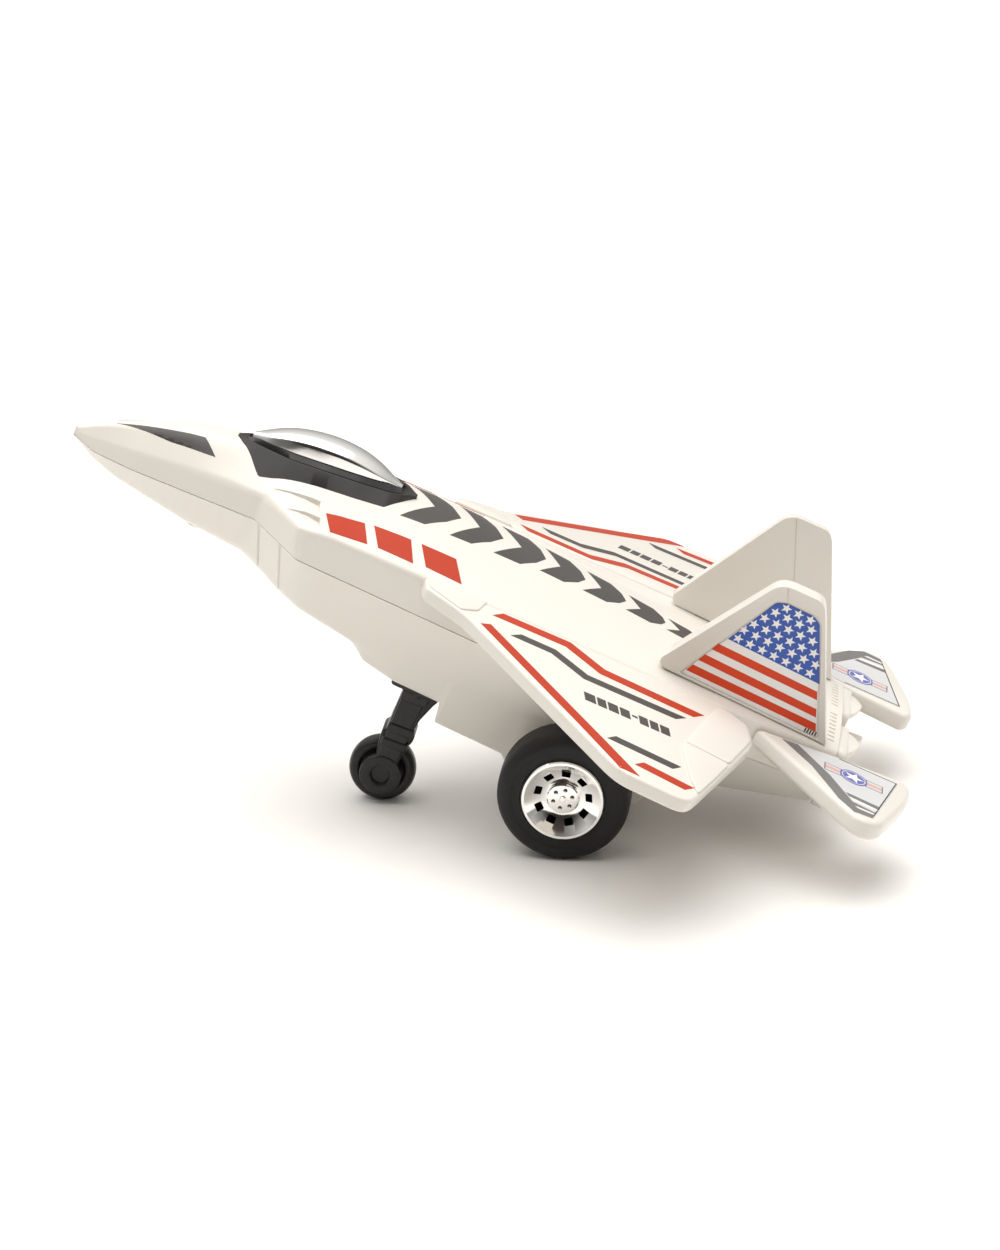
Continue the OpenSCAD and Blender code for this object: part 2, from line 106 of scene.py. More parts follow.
def triangulated(obj):
    """The same object with every face split into triangles, so that a cut sees no bent faces."""
    bm = bmesh.new()
    bm.from_mesh(obj.data)
    bmesh.ops.triangulate(bm, faces=bm.faces)
    bm.to_mesh(obj.data)
    bm.free()
    return obj


def cut(obj, cutters):
    """Takes the cutters out of obj and deletes them."""
    for cutter in cutters:
        mod = obj.modifiers.new("cut", "BOOLEAN")
        mod.operation = "DIFFERENCE"
        mod.solver = "EXACT"
        mod.object = cutter
        apply_modifiers(obj)
    for cutter in cutters:
        bpy.data.objects.remove(cutter)
    return obj


def join(objects):
    """One object out of several; material slots are merged by name."""
    first = objects[0]
    bm = bmesh.new()
    mats = []
    for obj in objects:
        offset = len(bm.faces)
        bm.from_mesh(obj.data)
        bm.faces.ensure_lookup_table()
        slots = list(obj.data.materials)
        for face in list(bm.faces)[offset:]:
            if not slots:
                continue
            mat = slots[face.material_index]
            if mat not in mats:
                mats.append(mat)
            face.material_index = mats.index(mat)
    mesh = bpy.data.meshes.new(first.name)
    bm.to_mesh(mesh)
    bm.free()
    for mat in mats:
        mesh.materials.append(mat)
    for obj in objects[1:]:
        bpy.data.objects.remove(obj)
    first.data = mesh
    return first


def finish_piece(obj, material, body, nodes=(), angle=32.0):
    """Shades, paints and mounts a piece on its body, in place of the CAD nodes it stands for."""
    mesh = obj.data
    mesh.polygons.foreach_set("use_smooth", [True] * len(mesh.polygons))
    mesh.set_sharp_from_angle(angle=math.radians(angle))
    if material is not None and not mesh.materials:
        mesh.materials.append(material)
    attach(obj, body)
    for node in nodes:
        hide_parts(node)
    return obj


# ---------------------------------------------------------------- outlines and sections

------

Using the data above, repeat every line exactly.

*CORRECT OUTPUT*:
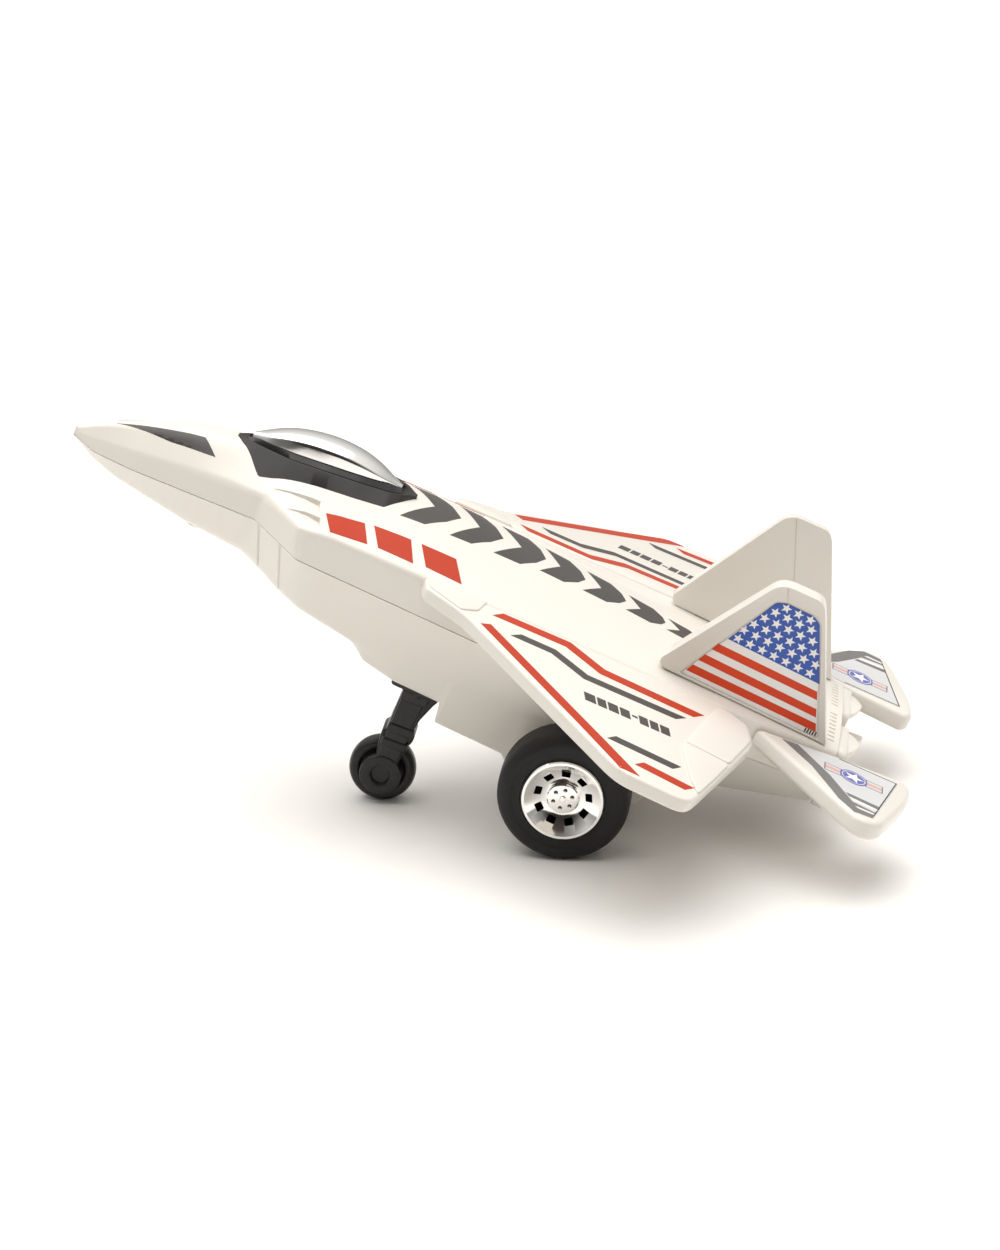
Continue the OpenSCAD and Blender code for this object: part 2, from line 106 of scene.py. More parts follow.
def triangulated(obj):
    """The same object with every face split into triangles, so that a cut sees no bent faces."""
    bm = bmesh.new()
    bm.from_mesh(obj.data)
    bmesh.ops.triangulate(bm, faces=bm.faces)
    bm.to_mesh(obj.data)
    bm.free()
    return obj


def cut(obj, cutters):
    """Takes the cutters out of obj and deletes them."""
    for cutter in cutters:
        mod = obj.modifiers.new("cut", "BOOLEAN")
        mod.operation = "DIFFERENCE"
        mod.solver = "EXACT"
        mod.object = cutter
        apply_modifiers(obj)
    for cutter in cutters:
        bpy.data.objects.remove(cutter)
    return obj


def join(objects):
    """One object out of several; material slots are merged by name."""
    first = objects[0]
    bm = bmesh.new()
    mats = []
    for obj in objects:
        offset = len(bm.faces)
        bm.from_mesh(obj.data)
        bm.faces.ensure_lookup_table()
        slots = list(obj.data.materials)
        for face in list(bm.faces)[offset:]:
            if not slots:
                continue
            mat = slots[face.material_index]
            if mat not in mats:
                mats.append(mat)
            face.material_index = mats.index(mat)
    mesh = bpy.data.meshes.new(first.name)
    bm.to_mesh(mesh)
    bm.free()
    for mat in mats:
        mesh.materials.append(mat)
    for obj in objects[1:]:
        bpy.data.objects.remove(obj)
    first.data = mesh
    return first


def finish_piece(obj, material, body, nodes=(), angle=32.0):
    """Shades, paints and mounts a piece on its body, in place of the CAD nodes it stands for."""
    mesh = obj.data
    mesh.polygons.foreach_set("use_smooth", [True] * len(mesh.polygons))
    mesh.set_sharp_from_angle(angle=math.radians(angle))
    if material is not None and not mesh.materials:
        mesh.materials.append(material)
    attach(obj, body)
    for node in nodes:
        hide_parts(node)
    return obj


# ---------------------------------------------------------------- outlines and sections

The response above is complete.